--- BEGIN ---

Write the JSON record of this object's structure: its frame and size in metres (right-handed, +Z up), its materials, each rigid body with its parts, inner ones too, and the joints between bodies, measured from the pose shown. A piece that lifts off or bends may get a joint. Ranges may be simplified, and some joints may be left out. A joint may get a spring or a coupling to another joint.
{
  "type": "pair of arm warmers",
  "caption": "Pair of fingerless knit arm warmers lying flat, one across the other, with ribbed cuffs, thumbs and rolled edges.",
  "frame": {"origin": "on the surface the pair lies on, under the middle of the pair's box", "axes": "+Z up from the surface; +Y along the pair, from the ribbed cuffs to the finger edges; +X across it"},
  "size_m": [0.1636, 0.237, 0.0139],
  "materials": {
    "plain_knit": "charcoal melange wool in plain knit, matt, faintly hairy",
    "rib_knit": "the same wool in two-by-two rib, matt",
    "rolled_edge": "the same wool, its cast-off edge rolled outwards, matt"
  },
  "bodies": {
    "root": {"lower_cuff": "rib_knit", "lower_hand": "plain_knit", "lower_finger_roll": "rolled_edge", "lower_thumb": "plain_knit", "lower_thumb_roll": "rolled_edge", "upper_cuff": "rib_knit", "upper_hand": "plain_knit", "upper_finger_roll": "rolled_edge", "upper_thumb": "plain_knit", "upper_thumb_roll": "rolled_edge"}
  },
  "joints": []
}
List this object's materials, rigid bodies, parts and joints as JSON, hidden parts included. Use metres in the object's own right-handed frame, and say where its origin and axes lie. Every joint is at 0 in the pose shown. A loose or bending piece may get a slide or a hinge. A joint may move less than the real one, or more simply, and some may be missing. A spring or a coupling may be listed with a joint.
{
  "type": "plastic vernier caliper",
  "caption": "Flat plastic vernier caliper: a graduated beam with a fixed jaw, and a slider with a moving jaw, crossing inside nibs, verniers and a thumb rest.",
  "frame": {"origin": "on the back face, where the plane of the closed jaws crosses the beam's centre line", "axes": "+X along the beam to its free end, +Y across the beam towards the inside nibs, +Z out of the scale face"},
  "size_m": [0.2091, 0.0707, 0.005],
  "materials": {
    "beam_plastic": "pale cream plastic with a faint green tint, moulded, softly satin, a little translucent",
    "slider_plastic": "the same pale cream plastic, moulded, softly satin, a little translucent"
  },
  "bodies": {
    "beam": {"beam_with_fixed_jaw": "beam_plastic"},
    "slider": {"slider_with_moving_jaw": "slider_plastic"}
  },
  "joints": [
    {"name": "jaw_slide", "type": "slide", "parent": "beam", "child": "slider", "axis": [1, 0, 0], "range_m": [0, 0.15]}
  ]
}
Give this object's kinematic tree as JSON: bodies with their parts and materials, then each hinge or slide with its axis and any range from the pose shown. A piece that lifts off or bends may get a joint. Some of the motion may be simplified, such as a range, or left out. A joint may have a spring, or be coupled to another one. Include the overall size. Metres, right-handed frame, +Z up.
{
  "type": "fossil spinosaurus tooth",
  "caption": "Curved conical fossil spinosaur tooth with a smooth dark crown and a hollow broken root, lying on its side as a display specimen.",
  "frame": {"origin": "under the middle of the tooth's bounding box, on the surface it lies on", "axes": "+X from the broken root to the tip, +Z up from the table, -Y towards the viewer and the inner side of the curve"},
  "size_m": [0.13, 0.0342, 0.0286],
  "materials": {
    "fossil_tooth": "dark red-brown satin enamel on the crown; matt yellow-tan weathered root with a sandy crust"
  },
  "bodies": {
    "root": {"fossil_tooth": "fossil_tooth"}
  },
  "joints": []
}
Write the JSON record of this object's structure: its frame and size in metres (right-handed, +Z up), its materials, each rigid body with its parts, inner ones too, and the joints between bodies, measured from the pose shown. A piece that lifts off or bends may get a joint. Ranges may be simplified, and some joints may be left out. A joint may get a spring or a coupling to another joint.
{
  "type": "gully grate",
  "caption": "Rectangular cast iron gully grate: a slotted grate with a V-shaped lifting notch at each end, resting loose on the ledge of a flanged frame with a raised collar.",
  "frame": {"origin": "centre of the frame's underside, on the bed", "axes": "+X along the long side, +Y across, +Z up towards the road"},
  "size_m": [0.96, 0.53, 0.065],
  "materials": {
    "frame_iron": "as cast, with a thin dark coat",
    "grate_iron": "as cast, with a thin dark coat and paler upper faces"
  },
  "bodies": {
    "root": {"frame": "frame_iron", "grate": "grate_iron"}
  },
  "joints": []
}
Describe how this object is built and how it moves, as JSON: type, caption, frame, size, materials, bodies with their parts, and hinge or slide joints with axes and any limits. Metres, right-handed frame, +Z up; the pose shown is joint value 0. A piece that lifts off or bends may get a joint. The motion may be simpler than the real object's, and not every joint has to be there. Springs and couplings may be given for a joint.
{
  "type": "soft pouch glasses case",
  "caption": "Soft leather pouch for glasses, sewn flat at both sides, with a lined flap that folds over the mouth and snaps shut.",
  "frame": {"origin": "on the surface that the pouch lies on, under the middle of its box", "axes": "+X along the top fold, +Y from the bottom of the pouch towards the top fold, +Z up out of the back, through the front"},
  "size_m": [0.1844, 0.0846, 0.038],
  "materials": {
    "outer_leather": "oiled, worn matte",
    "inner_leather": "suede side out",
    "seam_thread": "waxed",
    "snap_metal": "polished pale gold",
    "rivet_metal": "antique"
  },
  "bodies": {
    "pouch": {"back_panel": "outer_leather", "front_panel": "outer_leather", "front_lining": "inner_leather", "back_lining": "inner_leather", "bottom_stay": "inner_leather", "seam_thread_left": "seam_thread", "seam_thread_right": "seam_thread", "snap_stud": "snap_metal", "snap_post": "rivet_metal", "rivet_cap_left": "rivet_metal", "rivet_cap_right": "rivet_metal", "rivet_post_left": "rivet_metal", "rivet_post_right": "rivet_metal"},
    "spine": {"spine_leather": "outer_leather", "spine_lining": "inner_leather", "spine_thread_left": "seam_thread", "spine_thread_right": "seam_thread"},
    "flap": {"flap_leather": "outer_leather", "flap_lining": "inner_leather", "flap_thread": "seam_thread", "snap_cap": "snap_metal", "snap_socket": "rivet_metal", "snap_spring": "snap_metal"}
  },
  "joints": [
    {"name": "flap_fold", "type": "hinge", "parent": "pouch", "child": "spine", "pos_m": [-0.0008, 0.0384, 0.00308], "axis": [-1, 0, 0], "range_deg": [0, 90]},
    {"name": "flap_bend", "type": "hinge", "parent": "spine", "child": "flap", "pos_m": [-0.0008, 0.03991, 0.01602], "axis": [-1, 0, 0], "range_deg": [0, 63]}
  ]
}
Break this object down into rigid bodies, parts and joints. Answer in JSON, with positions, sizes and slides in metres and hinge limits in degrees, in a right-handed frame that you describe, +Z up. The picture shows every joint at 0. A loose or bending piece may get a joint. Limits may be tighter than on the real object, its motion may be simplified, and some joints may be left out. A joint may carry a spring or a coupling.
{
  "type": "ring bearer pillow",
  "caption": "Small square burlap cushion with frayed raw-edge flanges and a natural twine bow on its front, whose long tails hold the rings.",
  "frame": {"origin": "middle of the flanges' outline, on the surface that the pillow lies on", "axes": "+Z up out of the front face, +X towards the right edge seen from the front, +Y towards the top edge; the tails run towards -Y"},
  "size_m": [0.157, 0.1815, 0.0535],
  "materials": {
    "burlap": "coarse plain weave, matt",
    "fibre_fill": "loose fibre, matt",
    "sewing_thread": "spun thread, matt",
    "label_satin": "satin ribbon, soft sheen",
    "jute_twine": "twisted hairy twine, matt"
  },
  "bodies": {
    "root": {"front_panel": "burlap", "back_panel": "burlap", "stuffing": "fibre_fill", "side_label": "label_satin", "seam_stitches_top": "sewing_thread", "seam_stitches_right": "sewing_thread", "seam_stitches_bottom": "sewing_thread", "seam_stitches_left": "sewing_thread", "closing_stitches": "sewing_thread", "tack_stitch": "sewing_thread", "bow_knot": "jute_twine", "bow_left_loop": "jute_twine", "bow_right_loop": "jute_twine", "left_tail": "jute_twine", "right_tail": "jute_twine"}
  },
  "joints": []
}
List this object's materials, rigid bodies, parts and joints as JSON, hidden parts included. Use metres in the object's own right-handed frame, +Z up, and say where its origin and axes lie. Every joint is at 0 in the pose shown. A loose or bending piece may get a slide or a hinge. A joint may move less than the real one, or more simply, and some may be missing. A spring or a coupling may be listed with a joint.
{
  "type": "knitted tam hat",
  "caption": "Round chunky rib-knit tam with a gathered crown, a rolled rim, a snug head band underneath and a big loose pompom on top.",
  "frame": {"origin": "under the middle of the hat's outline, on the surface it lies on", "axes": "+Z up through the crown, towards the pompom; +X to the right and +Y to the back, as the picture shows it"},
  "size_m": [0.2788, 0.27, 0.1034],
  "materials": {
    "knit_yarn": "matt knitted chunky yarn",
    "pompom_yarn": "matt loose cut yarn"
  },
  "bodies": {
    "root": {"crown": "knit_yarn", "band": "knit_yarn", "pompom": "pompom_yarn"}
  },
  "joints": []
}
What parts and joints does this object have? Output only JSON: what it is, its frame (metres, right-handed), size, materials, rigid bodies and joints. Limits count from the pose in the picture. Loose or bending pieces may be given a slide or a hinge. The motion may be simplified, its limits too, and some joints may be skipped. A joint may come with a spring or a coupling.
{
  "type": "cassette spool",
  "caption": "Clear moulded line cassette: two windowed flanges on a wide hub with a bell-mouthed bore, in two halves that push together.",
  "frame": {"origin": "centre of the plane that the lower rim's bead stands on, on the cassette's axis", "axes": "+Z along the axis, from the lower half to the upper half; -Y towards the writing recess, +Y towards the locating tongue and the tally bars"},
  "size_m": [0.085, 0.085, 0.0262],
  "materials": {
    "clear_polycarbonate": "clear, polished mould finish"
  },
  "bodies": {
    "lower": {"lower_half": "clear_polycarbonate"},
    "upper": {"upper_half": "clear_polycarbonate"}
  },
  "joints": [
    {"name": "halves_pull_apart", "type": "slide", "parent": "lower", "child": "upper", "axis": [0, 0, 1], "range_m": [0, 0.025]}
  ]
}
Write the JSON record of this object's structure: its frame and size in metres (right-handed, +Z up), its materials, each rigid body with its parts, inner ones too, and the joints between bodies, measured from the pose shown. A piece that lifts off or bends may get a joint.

--- END ---

Give only a number: how many lines of the data hold the string "hidden"?

2